((

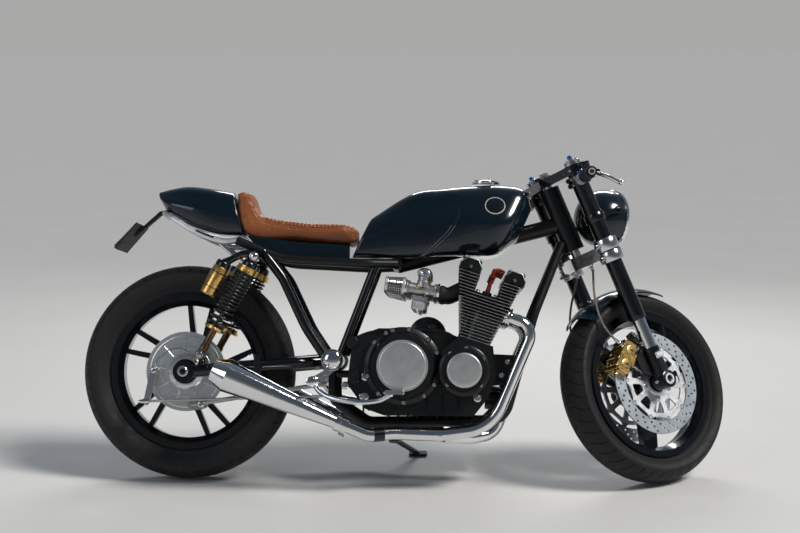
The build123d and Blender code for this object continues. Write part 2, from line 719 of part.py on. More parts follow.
# Crankcase
with BuildPart() as crankcase:
    slab([(505, 300), (560, 225), (620, 205), (890, 205), (935, 262), (958, 330), (948, 418), (835, 448),
          (790, 470), (600, 470), (520, 440)], -CASE_HALF, CASE_HALF)
    slab([(800, 300), (930, 300), (950, 345), (942, 418), (842, 446), (790, 400)], -BARREL_HALF, BARREL_HALF)
    for side in SIDES:
        rod((CRANK_X, 0, CRANK_Z), (CRANK_X, side * 222, CRANK_Z), 66)
        rod((CLUTCH_X, 0, CLUTCH_Z), (CLUTCH_X, side * 202, CLUTCH_Z), 94)
        rod((930, side * CRADLE_Y, 310), (1018, side * CRADLE_Y, 310), 11)
        rod((515, side * CRADLE_Y, 330), (PIVOT_X, side * CRADLE_Y, 330), 12)
    add(frame_cradle.part, mode=Mode.SUBTRACT)
crankcase.part.label = "crankcase"

# Polished round covers on the crankcase's sides
with BuildPart() as engine_covers:
    for side in SIDES:
        rod((CRANK_X, side * 222, CRANK_Z), (CRANK_X, side * 230, CRANK_Z), 53)
        rod((CLUTCH_X, side * 202, CLUTCH_Z), (CLUTCH_X, side * 210, CLUTCH_Z), 78)
engine_covers.part.label = "engine_covers"

# Finned cylinder block and head
def fin_stack(low, high, core_front, core_back):
    """A solid core with a stack of fins whose ends widen towards the top."""
    with BuildSketch(BORES.offset(low)) as core:
        with Locations(((core_front + core_back) / 2, 0)):
            Rectangle(core_front - core_back, 2 * BARREL_HALF - 24)
    extrude(core.sketch, amount=high - low)
    count = int((high - low) / FIN_PITCH)
    for number in range(count):
        v = low + 3 + number * FIN_PITCH
        front = 49 + 0.176 * v
        back = -49 - 0.327 * v
        with BuildSketch(BORES.offset(v)) as fin:
            with Locations(((front + back) / 2, 0)):
                Rectangle(front - back, 2 * BARREL_HALF)
        extrude(fin.sketch, amount=FIN_THICKNESS)


with BuildPart() as cylinder_block:
    fin_stack(0, BLOCK_HEIGHT, 42, -42)
    slab([(800, 200), (1000, 200), (960, 418), (942, 418), (842, 446), (790, 440)], -300, 300, mode=Mode.SUBTRACT)
    add(crankcase.part, mode=Mode.SUBTRACT)
cylinder_block.part.label = "cylinder_block"

with BuildPart() as cylinder_head:
    fin_stack(BLOCK_HEIGHT, BLOCK_HEIGHT + HEAD_HEIGHT, 60, -80)
    for low, high in ((-114, -46), (26, 92)):
        with BuildSketch(BORES.offset(BLOCK_HEIGHT + HEAD_HEIGHT)):
            with Locations(((low + high) / 2, 0)):
                Rectangle(high - low, 2 * BARREL_HALF - 6)
        extrude(amount=32)
cylinder_head.part.label = "cylinder_head"

# Carburettors and pod filters
CARB_Z = 590
with BuildPart() as carburettors:
    for y in CYLINDER_YS:
        rod(at_bores(-78, y, 160), (776, y, CARB_Z + 6), 22)
        rod((776, y, CARB_Z + 6), (690, y, CARB_Z - 4), 26)
        rod((736, y, CARB_Z), (732, y, CARB_Z + 62), 25)
        rod((736, y, CARB_Z), (740, y, CARB_Z - 64), 20)
    rod((736, -150, CARB_Z - 30), (736, 150, CARB_Z - 30), 6)
    add(cylinder_head.part, mode=Mode.SUBTRACT)
carburettors.part.label = "carburettors"

with BuildPart() as air_filters:
    for y in CYLINDER_YS:
        rod((690, y, CARB_Z - 4), (604, y, CARB_Z - 12), 34)
    add(carburettors.part, mode=Mode.SUBTRACT)
air_filters.part.label = "air_filters"

# Exhaust: two pipes to a side meet under the engine and feed one megaphone
def muffler_root(side, along):
    """A point on a muffler's axis, measured back from its clamp."""
    start = Vector(508, side * 190, 172)
    span = Vector(103, side * 217, 339) - start
    return start + span.normalized() * along


with BuildPart() as exhaust_headers:
    for side in SIDES:
        bar(
            [at_bores(58, side * 150, 104), at_bores(160, side * 150, 100), (945, side * 150, 170),
             (790, side * 150, 147), (650, side * 160, 152), muffler_root(side, -70), muffler_root(side, 0)],
            PIPE_RADIUS,
            [48, 130, 400, 100, 60],
        )
        bar(
            [at_bores(58, side * 50, 104), at_bores(160, side * 50, 100), (955, side * 50, 150), (880, side * 90, 138),
             (800, side * 146, 145)],
            PIPE_RADIUS,
            [48, 60, 60],
        )
    add(cylinder_head.part, mode=Mode.SUBTRACT)
exhaust_headers.part.label = "exhaust_headers"

with BuildPart() as mufflers:
    for side in SIDES:
        start = muffler_root(side, 0)
        length = 439
        span = muffler_root(side, length) - start
        with BuildSketch(Plane(origin=start, z_dir=LATERAL, x_dir=span)):
            with BuildLine():
                Polyline(
                    (0, 0),
                    (0, 25),
                    (38, 25),
                    (38, PIPE_RADIUS + 1),
                    (length - 43, MUFFLER_RADIUS),
                    (length, 25),
                    (length, 0),
                    close=True,
                )
            make_face()
        revolve(axis=Axis(start, span))
        rod(start + span * 0.6, start + span * 1.05, 20, mode=Mode.SUBTRACT)
mufflers.part.label = "mufflers"

# Swingarm: cross tube at the pivot, right arm, left arm round the drive shaft
with BuildPart() as swingarm:
    rod((PIVOT_X, SEAT_GAP - PIVOT_HALF, PIVOT_Z), (PIVOT_X, PIVOT_HALF - SEAT_GAP, PIVOT_Z), 27)
    for side, radius in ((-1, ARM_RADIUS), (1, SHAFT_ARM_RADIUS)):
        bar(
            [(PIVOT_X, side * 36, PIVOT_Z), (432, side * 41, PIVOT_Z - 2), (345, side * 92, 362),
             (20, side * ARM_Y, REAR_RADIUS)],
            radius,
            [40, 60],
        )
        rod((54, side * (ARM_Y - 4), 340), (54, side * (ARM_Y - 4), 380), 12)
        rod((54, side * (ARM_Y - 10), 385), (54, side * 137.7, 385), 13)
    rod((0, -100, REAR_RADIUS), (0, -140, REAR_RADIUS), 32)
    rod((0, -160, REAR_RADIUS), (0, 160, REAR_RADIUS), AXLE_RADIUS + SEAT_GAP, mode=Mode.SUBTRACT)
swingarm.part.label = "swingarm"

# Final drive: the bevel gear housing at the left of the rear hub
with BuildPart() as final_drive:
    rod((0, 68, REAR_RADIUS), (0, 96, REAR_RADIUS), 72)
    rod((0, 96, REAR_RADIUS), (0, 140, REAR_RADIUS), 58)
    rod((0, 60, REAR_RADIUS), (0, 160, REAR_RADIUS), AXLE_RADIUS + SEAT_GAP, mode=Mode.SUBTRACT)
    add(swingarm.part, mode=Mode.SUBTRACT)
final_drive.part.label = "final_drive"

# Rear brake: polished panel over the drum, with its arm, rod and torque stay
with BuildPart() as brake_panel:
    rod((0, PANEL_Y + 8, REAR_RADIUS), (0, PANEL_Y, REAR_RADIUS), PANEL_RADIUS)
    rod((0, PANEL_Y, REAR_RADIUS), (0, SEAT_GAP - 99, REAR_RADIUS), 40)
    rod((0, -60, REAR_RADIUS), (0, -120, REAR_RADIUS), AXLE_RADIUS + SEAT_GAP, mode=Mode.SUBTRACT)
    add(swingarm.part, mode=Mode.SUBTRACT)
brake_panel.part.label = "brake_panel"

with BuildPart() as brake_linkage:
    rod((-95, PANEL_Y, 330), (-95, -106, 330), 9)
    slab([(-103, 340), (-87, 340), (-112, 232), (-124, 232)], -112, -106)
    rod((-118, -118, 240), (-118, -106, 240), 6)
    rod((-118, -118, 240), (430, -150, 262), 4)
    rod((20, -96, 230), (20, PANEL_Y, 230), 12)
    rod((20, -96, 230), (440, -96, 300), 7)
    add(frame_cradle.part, mode=Mode.SUBTRACT)
    add(swingarm.part, mode=Mode.SUBTRACT)
brake_linkage.part.label = "brake_linkage"

# Rear shocks, raked forward between the rails and the arms, with piggyback reservoirs
SHOCK_Y = 152
SHOCK_LOW = (54, 385)
SHOCK_HIGH = (216, 686)
with BuildPart() as shock_bodies:
    for side in SIDES:
        low = Vector(SHOCK_LOW[0], side * SHOCK_Y, SHOCK_LOW[1])
        high = Vector(SHOCK_HIGH[0], side * SHOCK_Y, SHOCK_HIGH[1])
        along = (high - low).normalized()
        rod(low - LATERAL * 14, low + LATERAL * 14, 15)
        rod(high - LATERAL * 14, high + LATERAL * 14, 15)
        rod(low, high, 10)
        rod(low + along * 150, high - along * 26, 21)
        rod(low + along * 88, low + along * 96, 33)
        rod(low + along * 286, low + along * 300, 33)
        reservoir = Vector(125, side * SHOCK_Y, 669)
        rod(reservoir, reservoir - along * 118, 25)
        rod(high, reservoir - along * 10, 13)
shock_bodies.part.label = "shock_bodies"

with BuildPart() as shock_springs:
    for side in SIDES:
        low = Vector(SHOCK_LOW[0], side * SHOCK_Y, SHOCK_LOW[1])
        high = Vector(SHOCK_HIGH[0], side * SHOCK_Y, SHOCK_HIGH[1])
        along = (high - low).normalized()
        for turn in range(9):
            rod(low + along * (98 + 21 * turn), low + along * (108 + 21 * turn), 32, 22)
        rod(low + along * 96.5, low + along * 285.5, 25, 22)
    add(shock_bodies.part, mode=Mode.SUBTRACT)
shock_springs.part.label = "shock_springs"

# Footrests: a bracket from the pivot to a folding peg on each side
with BuildPart() as footrests:
    for side in SIDES:
        rod((PIVOT_X, side * (108 + SEAT_GAP), PIVOT_Z), (PIVOT_X, side * 140, PIVOT_Z), 33)
        slab([(470, 372), (450, 350), (385, 312), (395, 296), (420, 296), (478, 352)],
             min(side * 134, side * 142), max(side * 134, side * 142))
        rod((402, side * 134, 306), (402, side * 262, 306), 12)
    add(frame_stays.part, mode=Mode.SUBTRACT)
footrests.part.label = "footrests"

with BuildPart() as foot_levers:
    for side in SIDES:
        bar(
            [(402, side * 168, 306), (440, side * 190, 262), (545, side * 226, 244), (648, side * 228, 275)],
            6,
            [40, 80],
        )
        rod((648, side * 224, 275), (648, side * 262, 275), 9)
        rod((402, side * 160, 306), (402, side * 176, 306), 16)
        rod((402, side * 134, 306), (402, side * 262, 306), 12, mode=Mode.SUBTRACT)
foot_levers.part.label = "foot_levers"


with BuildPart() as side_stand:
    with BuildSketch(Plane(origin=stand_foot, x_dir=(1, 0, 0), z_dir=up)):
        RectangleRounded(60, 40, 12)
    extrude(amount=8)
    rod(stand_pivot, stand_foot + up * 4, STAND_RADIUS)
    rod(stand_pivot - stand_axis * 11, stand_pivot + stand_axis * 11, 16)
side_stand.part.label = "side_stand"

FRAME_PIECES = (
    frame_top, frame_cradle, frame_stays, fuel_tank, filler_cap, seat, seat_base, tail_cowl,
    plate_holder, crankcase, engine_covers, cylinder_block, cylinder_head, carburettors,
    air_filters, exhaust_headers, mufflers, swingarm, final_drive, rear_axle, brake_panel,
    brake_linkage, shock_bodies, shock_springs, footrests, foot_levers, rear_tyre, rear_wheel,
    side_stand,
)
STEERED_PIECES = (
    top_clamp, bottom_clamp, fork_tubes, fork_sliders, fork_feet, front_axle, headlight_shell,
    headlight_lens, handlebars, grips, front_mudguard, calipers, brake_hoses, front_tyre, front_wheel,
    front_discs,
)


def stand_up(thing):
    """Pitch and lean something from the upright bike onto its stand."""
    return thing.rotate(Axis.Y, nose_down).rotate(Axis.X, -STAND_LEAN)


placed = []
for piece in FRAME_PIECES:
    placed.append(stand_up(piece.part))
    placed[-1].label = piece.part.label
for piece in STEERED_PIECES:
    placed.append(stand_up(piece.part.rotate(STEER_AXIS, STEERING_LOCK)))
    placed[-1].label = piece.part.label

boxes = [piece.bounding_box() for piece in placed]
low = Vector(min(b.min.X for b in boxes), min(b.min.Y for b in boxes), min(b.min.Z for b in boxes))
high = Vector(max(b.max.X for b in boxes), max(b.max.Y for b in boxes), max(b.max.Z for b in boxes))
shift = Vector(-(low.X + high.X) / 2, -(low.Y + high.Y) / 2, -low.Z)
os.makedirs("parts", exist_ok=True)
for piece in placed:
    moved = piece.translate(shift)
    moved.label = piece.label
    export_step(moved, f"parts/{piece.label}.step")
print("size", high - low)
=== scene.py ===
import json
import math

import bmesh
import bpy
from mathutils import Matrix, Vector
from mathutils.bvhtree import BVHTree


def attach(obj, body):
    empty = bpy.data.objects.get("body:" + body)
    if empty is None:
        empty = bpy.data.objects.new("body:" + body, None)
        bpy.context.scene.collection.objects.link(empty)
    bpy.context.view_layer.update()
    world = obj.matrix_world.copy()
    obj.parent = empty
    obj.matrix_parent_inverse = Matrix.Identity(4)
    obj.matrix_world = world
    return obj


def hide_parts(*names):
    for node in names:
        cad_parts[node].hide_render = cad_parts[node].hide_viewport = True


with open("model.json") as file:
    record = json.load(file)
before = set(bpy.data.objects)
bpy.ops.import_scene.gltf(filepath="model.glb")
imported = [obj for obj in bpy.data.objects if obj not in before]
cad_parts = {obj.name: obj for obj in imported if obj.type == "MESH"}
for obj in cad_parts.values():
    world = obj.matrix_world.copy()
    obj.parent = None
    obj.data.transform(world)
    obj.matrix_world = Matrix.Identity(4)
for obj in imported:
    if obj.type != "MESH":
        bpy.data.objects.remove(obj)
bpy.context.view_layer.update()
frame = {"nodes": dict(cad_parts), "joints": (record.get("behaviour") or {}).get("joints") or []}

nodes = frame["nodes"]
joints = {joint["name"]: joint for joint in frame["joints"]}
scene = bpy.context.scene

# Pieces are drawn on the upright bike in millimetres, x forward and y to its left, as the CAD is.
# UPRIGHT and STEERED then move them into the row frame, in metres.
MM = 0.001
X, Y, Z = Vector((1, 0, 0)), Vector((0, 1, 0)), Vector((0, 0, 1))
SIDES = (-1, 1)
REAR_RADIUS, FRONT_RADIUS, WHEELBASE = 333, 300, 1430
RAKE, LEAN, STEERED_BY = 23, -12, 35
NOSE_DOWN = 0.18864725921815859
LEG_X, LEG_Y, DISC_Y, SHOCK_Y = 41, 103, 64, 152


def turn(degrees, axis):
    return Matrix.Rotation(math.radians(degrees), 4, axis)


def tilted(degrees):
    """The x and z axes of a frame tilted forward."""
    a = math.radians(degrees)
    return Vector((math.cos(a), 0, -math.sin(a))), Vector((math.sin(a), 0, math.cos(a)))


def placed(origin, x_axis, z_axis):
    """A function from (along, across, up) in a tilted frame to a place."""
    return lambda x, y, z: origin + x_axis * x + Y * y + z_axis * z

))

# DESCRIPTION OF THE TASK:
Exactly the lines above from the one with "bpy.data.objects.remove(obj)" to the one with "Vector((math.sin(a), 0, math.cos(a)))", both included, are to be quoted; leave the rest out.

# WORKED SOLUTION:
        bpy.data.objects.remove(obj)
bpy.context.view_layer.update()
frame = {"nodes": dict(cad_parts), "joints": (record.get("behaviour") or {}).get("joints") or []}

nodes = frame["nodes"]
joints = {joint["name"]: joint for joint in frame["joints"]}
scene = bpy.context.scene

# Pieces are drawn on the upright bike in millimetres, x forward and y to its left, as the CAD is.
# UPRIGHT and STEERED then move them into the row frame, in metres.
MM = 0.001
X, Y, Z = Vector((1, 0, 0)), Vector((0, 1, 0)), Vector((0, 0, 1))
SIDES = (-1, 1)
REAR_RADIUS, FRONT_RADIUS, WHEELBASE = 333, 300, 1430
RAKE, LEAN, STEERED_BY = 23, -12, 35
NOSE_DOWN = 0.18864725921815859
LEG_X, LEG_Y, DISC_Y, SHOCK_Y = 41, 103, 64, 152


def turn(degrees, axis):
    return Matrix.Rotation(math.radians(degrees), 4, axis)


def tilted(degrees):
    """The x and z axes of a frame tilted forward."""
    a = math.radians(degrees)
    return Vector((math.cos(a), 0, -math.sin(a))), Vector((math.sin(a), 0, math.cos(a)))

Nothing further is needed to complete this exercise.